> DIRECTIONS FOR THIS TASK:
In the listing below, locate the line containing "Reconstruct the object" and the line containing "const shoulderRise = 5;". Output both of them and every line between, exactly as written, and nothing more.

************

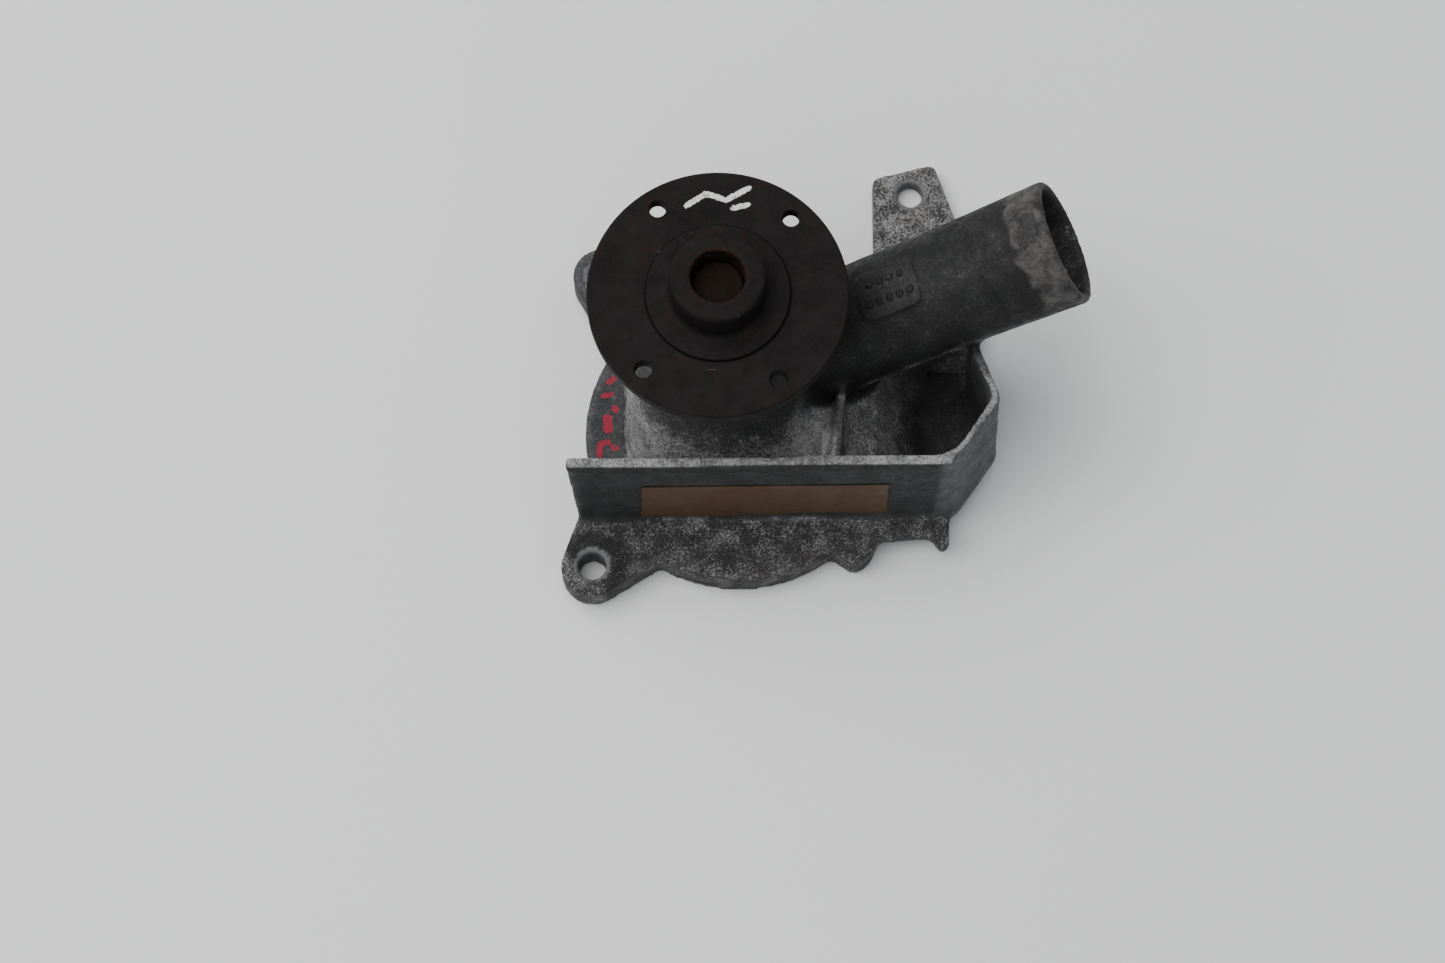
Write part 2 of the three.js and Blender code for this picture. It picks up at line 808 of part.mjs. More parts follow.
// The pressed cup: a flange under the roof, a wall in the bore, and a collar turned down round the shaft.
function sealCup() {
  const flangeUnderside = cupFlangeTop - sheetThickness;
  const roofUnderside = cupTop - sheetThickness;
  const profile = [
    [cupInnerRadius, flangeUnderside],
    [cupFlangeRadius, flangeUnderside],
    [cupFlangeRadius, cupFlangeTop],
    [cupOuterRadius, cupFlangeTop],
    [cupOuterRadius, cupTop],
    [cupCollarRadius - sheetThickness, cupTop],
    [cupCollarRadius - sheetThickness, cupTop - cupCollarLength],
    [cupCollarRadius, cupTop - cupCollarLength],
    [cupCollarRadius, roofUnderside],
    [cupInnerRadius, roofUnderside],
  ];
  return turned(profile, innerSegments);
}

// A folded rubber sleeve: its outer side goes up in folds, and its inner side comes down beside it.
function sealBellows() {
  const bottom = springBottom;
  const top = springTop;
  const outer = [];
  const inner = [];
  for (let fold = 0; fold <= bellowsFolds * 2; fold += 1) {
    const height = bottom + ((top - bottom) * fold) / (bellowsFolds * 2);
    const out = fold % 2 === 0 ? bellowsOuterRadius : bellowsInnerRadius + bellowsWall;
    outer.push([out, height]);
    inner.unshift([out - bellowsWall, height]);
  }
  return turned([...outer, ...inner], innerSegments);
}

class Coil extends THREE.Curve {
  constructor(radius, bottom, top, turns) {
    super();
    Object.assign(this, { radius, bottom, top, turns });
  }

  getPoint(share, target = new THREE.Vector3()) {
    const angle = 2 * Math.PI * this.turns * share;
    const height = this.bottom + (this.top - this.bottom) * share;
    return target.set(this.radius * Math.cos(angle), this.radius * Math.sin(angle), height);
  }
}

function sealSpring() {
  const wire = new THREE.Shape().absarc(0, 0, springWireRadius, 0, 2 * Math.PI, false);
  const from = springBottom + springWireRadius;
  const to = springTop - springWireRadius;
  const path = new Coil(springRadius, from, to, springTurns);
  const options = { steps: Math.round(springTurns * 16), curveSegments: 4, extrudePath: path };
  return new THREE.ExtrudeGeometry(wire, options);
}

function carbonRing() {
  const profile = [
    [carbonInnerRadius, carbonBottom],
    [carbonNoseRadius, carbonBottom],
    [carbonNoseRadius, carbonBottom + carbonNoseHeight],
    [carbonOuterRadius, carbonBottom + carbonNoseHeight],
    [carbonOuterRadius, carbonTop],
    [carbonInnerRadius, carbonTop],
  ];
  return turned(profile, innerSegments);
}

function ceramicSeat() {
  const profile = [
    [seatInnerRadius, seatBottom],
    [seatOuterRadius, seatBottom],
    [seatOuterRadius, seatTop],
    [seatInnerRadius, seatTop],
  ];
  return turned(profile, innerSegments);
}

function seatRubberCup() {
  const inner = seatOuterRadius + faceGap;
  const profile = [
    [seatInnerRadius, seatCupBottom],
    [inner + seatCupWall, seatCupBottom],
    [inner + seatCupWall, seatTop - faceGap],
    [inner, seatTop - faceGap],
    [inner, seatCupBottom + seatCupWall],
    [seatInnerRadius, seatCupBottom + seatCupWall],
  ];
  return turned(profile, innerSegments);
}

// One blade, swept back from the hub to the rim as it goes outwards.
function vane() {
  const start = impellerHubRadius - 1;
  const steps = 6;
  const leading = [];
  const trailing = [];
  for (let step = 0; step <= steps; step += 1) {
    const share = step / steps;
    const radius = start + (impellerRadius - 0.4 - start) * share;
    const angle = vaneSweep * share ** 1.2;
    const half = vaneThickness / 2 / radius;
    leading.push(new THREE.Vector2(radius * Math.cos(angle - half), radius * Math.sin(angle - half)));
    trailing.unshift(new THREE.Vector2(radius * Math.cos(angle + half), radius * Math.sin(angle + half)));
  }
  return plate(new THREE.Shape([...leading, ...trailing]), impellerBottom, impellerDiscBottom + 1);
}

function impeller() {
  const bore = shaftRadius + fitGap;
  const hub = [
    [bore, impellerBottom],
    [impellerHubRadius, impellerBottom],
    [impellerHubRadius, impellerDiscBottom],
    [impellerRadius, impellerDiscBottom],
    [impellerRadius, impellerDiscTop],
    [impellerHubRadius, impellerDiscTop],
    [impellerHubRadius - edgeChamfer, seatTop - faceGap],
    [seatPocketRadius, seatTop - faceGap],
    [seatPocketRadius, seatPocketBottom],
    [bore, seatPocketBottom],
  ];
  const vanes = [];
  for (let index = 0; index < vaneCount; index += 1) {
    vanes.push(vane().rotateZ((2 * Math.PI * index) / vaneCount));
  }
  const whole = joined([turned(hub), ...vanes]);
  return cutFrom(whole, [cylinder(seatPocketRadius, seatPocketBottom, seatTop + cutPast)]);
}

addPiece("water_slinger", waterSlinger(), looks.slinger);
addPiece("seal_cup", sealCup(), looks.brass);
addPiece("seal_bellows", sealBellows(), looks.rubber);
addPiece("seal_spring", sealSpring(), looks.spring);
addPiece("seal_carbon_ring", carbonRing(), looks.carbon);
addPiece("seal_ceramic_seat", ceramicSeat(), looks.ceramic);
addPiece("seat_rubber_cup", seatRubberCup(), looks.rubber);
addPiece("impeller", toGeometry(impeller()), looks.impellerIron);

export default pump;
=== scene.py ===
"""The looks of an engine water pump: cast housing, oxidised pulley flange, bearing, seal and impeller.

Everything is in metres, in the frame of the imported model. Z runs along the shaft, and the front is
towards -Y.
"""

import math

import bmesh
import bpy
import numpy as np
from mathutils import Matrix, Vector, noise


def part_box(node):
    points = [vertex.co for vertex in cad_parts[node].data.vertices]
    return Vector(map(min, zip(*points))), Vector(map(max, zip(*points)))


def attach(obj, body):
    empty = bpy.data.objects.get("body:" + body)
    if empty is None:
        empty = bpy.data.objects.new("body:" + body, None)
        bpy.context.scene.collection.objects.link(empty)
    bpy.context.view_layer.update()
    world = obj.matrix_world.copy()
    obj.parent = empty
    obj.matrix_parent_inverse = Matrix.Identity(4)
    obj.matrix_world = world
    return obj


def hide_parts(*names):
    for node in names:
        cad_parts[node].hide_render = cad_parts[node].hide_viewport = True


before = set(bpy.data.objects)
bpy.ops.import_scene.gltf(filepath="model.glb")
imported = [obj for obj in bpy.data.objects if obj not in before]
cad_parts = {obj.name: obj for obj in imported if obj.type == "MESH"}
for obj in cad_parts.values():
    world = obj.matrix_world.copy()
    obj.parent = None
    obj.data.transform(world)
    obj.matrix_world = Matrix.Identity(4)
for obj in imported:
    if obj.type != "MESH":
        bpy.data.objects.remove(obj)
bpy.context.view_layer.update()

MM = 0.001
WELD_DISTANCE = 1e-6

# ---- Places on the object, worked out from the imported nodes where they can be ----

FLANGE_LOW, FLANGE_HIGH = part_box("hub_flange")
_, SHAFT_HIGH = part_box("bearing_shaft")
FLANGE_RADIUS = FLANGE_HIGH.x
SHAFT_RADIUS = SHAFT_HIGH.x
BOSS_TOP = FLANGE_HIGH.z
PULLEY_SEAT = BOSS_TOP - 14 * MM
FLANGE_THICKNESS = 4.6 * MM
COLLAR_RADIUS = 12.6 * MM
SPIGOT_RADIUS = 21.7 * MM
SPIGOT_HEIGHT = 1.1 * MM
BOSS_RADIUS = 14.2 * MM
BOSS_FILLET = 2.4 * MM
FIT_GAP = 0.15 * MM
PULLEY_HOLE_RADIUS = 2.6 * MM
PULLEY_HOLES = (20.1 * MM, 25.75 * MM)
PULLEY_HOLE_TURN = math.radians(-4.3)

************

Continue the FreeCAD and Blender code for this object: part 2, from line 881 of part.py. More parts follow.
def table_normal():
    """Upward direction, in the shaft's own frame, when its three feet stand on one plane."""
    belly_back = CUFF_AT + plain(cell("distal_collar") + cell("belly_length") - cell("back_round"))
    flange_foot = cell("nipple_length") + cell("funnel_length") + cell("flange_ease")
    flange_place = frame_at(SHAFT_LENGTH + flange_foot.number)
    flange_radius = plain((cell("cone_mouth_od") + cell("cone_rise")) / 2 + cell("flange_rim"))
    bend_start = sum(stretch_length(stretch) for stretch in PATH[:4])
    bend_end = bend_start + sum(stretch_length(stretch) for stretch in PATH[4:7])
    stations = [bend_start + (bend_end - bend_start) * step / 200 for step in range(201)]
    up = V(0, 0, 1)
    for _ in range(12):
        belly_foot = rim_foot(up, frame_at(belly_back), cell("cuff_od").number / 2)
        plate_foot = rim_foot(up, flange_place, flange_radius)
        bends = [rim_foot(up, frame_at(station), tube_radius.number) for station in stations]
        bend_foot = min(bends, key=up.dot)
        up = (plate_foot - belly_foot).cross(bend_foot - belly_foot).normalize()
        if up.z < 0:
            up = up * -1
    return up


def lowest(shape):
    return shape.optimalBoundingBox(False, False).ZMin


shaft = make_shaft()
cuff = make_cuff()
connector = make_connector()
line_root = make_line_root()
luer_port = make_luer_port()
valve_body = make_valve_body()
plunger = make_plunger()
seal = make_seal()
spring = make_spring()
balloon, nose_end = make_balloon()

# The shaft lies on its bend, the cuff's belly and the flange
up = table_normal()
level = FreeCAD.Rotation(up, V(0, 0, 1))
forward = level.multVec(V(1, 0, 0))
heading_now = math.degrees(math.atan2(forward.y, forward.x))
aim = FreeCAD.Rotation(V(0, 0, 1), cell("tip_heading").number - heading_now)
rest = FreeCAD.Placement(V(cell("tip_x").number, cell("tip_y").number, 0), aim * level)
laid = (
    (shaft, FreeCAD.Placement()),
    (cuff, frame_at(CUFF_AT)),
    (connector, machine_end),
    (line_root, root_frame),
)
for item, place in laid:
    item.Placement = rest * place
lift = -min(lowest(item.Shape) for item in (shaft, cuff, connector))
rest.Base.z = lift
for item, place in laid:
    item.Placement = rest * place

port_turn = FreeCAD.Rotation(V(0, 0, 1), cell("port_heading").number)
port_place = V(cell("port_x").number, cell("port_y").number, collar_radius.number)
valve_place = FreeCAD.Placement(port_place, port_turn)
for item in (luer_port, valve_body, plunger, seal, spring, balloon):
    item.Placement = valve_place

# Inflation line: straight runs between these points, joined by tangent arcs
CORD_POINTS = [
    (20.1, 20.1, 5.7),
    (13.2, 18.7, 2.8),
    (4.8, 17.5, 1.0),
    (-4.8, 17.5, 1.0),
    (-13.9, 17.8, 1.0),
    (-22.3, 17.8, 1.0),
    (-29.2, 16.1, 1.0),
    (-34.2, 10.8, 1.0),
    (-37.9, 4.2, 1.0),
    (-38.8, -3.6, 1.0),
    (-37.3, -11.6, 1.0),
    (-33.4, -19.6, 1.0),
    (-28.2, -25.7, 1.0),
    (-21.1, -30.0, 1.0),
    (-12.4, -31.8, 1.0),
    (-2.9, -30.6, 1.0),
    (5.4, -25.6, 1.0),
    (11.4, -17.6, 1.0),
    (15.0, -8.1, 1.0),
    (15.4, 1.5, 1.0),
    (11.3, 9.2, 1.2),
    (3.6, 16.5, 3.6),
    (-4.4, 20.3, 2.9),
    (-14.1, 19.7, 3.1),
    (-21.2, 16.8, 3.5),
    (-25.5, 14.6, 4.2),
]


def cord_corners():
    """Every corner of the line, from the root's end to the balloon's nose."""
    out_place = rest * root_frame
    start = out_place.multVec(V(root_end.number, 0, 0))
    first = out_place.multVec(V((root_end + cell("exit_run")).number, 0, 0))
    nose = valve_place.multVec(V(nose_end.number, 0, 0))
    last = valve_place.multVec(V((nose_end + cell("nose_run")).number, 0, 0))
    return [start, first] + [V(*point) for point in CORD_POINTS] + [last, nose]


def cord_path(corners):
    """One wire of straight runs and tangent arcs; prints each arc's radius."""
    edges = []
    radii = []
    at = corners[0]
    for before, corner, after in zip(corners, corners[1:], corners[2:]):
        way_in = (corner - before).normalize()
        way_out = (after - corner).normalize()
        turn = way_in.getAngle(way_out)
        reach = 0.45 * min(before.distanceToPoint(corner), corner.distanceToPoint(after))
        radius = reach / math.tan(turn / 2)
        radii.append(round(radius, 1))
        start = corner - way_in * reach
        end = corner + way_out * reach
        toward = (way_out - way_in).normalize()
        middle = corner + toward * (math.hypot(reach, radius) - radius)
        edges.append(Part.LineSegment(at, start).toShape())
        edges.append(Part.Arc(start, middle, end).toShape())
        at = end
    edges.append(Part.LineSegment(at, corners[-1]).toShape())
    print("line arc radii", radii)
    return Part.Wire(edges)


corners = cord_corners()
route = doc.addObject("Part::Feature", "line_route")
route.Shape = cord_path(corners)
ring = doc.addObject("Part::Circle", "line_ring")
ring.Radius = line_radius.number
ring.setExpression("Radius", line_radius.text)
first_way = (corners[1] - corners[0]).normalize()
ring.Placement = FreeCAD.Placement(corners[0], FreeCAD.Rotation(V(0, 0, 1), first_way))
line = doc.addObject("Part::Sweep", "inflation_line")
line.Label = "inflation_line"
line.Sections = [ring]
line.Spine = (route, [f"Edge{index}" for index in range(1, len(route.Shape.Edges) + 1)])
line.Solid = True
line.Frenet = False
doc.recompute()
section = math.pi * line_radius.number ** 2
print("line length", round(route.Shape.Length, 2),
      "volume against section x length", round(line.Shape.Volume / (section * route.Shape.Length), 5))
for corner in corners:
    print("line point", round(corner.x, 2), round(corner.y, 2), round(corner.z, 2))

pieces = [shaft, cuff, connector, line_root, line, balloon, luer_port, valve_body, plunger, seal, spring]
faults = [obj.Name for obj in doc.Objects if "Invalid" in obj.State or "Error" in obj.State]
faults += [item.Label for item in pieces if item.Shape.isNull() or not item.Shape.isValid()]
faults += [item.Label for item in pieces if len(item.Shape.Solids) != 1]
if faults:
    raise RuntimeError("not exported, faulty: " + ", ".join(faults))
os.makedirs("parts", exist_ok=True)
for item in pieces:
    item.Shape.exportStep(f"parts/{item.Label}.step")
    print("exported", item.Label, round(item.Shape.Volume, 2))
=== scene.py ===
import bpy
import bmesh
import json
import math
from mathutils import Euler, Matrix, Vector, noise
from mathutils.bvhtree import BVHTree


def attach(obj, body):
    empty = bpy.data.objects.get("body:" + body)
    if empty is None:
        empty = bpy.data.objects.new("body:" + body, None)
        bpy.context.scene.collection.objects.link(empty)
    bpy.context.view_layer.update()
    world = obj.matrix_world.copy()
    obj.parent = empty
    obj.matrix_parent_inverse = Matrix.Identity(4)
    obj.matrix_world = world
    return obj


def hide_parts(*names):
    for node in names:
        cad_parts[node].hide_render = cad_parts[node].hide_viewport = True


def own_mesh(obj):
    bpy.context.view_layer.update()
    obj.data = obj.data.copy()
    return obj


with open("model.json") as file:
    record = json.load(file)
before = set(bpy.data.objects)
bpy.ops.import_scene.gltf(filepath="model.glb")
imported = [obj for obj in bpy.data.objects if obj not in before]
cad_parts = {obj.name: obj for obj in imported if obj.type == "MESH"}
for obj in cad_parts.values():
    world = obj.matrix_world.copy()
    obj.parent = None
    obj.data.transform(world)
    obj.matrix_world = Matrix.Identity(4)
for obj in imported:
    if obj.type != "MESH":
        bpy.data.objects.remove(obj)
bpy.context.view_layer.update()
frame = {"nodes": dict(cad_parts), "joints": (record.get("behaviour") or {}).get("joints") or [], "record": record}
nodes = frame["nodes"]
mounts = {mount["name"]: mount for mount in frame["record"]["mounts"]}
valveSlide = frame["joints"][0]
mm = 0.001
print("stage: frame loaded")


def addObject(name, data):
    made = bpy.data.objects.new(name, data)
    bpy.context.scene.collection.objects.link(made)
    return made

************

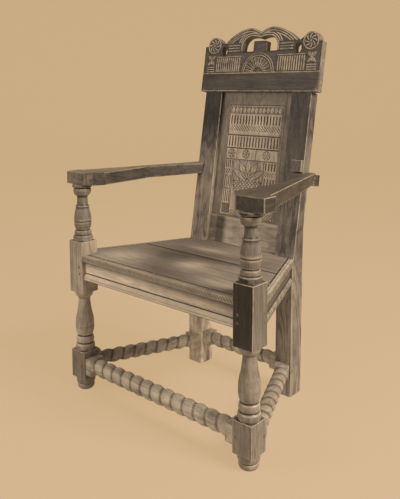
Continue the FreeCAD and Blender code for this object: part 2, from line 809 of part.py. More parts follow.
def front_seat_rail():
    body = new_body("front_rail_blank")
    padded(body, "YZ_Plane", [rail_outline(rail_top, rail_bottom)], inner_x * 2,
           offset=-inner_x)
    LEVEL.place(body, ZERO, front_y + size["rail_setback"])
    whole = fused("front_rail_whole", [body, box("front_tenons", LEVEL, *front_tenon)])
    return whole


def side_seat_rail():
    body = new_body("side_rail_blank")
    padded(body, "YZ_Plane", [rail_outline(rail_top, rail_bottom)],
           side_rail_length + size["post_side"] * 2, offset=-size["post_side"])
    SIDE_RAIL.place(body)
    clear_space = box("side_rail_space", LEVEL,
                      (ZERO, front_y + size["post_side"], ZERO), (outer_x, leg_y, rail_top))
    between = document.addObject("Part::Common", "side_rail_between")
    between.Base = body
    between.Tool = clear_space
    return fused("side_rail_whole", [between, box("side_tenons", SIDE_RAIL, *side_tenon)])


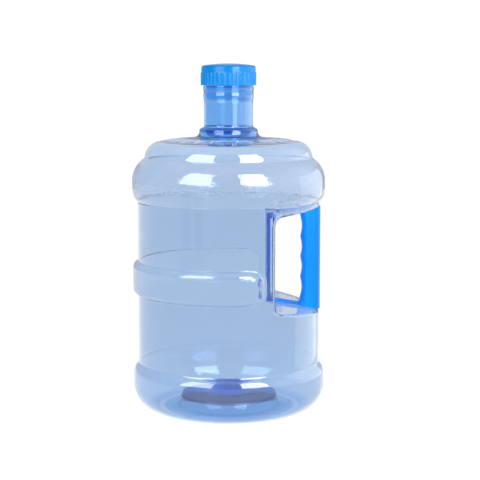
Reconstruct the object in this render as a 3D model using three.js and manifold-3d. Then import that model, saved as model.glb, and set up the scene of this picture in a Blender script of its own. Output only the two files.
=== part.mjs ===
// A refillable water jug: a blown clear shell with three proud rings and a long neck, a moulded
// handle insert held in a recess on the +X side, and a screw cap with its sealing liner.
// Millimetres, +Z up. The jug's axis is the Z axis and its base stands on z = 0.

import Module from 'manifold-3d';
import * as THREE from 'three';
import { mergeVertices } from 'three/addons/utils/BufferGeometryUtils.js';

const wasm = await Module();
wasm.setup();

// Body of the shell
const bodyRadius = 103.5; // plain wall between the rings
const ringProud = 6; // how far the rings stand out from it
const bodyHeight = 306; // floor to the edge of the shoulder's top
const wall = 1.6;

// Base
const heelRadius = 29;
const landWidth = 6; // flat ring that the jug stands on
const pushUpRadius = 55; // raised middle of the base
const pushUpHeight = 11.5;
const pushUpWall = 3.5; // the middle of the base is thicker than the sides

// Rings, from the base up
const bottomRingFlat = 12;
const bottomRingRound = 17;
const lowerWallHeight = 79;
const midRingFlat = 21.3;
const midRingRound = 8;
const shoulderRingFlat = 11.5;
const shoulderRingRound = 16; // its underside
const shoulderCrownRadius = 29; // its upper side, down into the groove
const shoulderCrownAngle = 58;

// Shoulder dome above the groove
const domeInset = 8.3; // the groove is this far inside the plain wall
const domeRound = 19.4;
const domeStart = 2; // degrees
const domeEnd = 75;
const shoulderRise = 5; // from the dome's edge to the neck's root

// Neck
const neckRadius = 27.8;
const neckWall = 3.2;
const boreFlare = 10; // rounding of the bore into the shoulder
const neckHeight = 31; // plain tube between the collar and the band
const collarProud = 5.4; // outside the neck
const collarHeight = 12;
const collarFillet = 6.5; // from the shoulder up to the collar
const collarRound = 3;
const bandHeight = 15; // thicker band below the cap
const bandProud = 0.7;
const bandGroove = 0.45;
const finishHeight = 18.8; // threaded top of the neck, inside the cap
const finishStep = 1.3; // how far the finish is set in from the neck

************

> EXERCISE ANSWER:
Reconstruct the object in this render as a 3D model using three.js and manifold-3d. Then import that model, saved as model.glb, and set up the scene of this picture in a Blender script of its own. Output only the two files.
=== part.mjs ===
// A refillable water jug: a blown clear shell with three proud rings and a long neck, a moulded
// handle insert held in a recess on the +X side, and a screw cap with its sealing liner.
// Millimetres, +Z up. The jug's axis is the Z axis and its base stands on z = 0.

import Module from 'manifold-3d';
import * as THREE from 'three';
import { mergeVertices } from 'three/addons/utils/BufferGeometryUtils.js';

const wasm = await Module();
wasm.setup();

// Body of the shell
const bodyRadius = 103.5; // plain wall between the rings
const ringProud = 6; // how far the rings stand out from it
const bodyHeight = 306; // floor to the edge of the shoulder's top
const wall = 1.6;

// Base
const heelRadius = 29;
const landWidth = 6; // flat ring that the jug stands on
const pushUpRadius = 55; // raised middle of the base
const pushUpHeight = 11.5;
const pushUpWall = 3.5; // the middle of the base is thicker than the sides

// Rings, from the base up
const bottomRingFlat = 12;
const bottomRingRound = 17;
const lowerWallHeight = 79;
const midRingFlat = 21.3;
const midRingRound = 8;
const shoulderRingFlat = 11.5;
const shoulderRingRound = 16; // its underside
const shoulderCrownRadius = 29; // its upper side, down into the groove
const shoulderCrownAngle = 58;

// Shoulder dome above the groove
const domeInset = 8.3; // the groove is this far inside the plain wall
const domeRound = 19.4;
const domeStart = 2; // degrees
const domeEnd = 75;
const shoulderRise = 5; // from the dome's edge to the neck's root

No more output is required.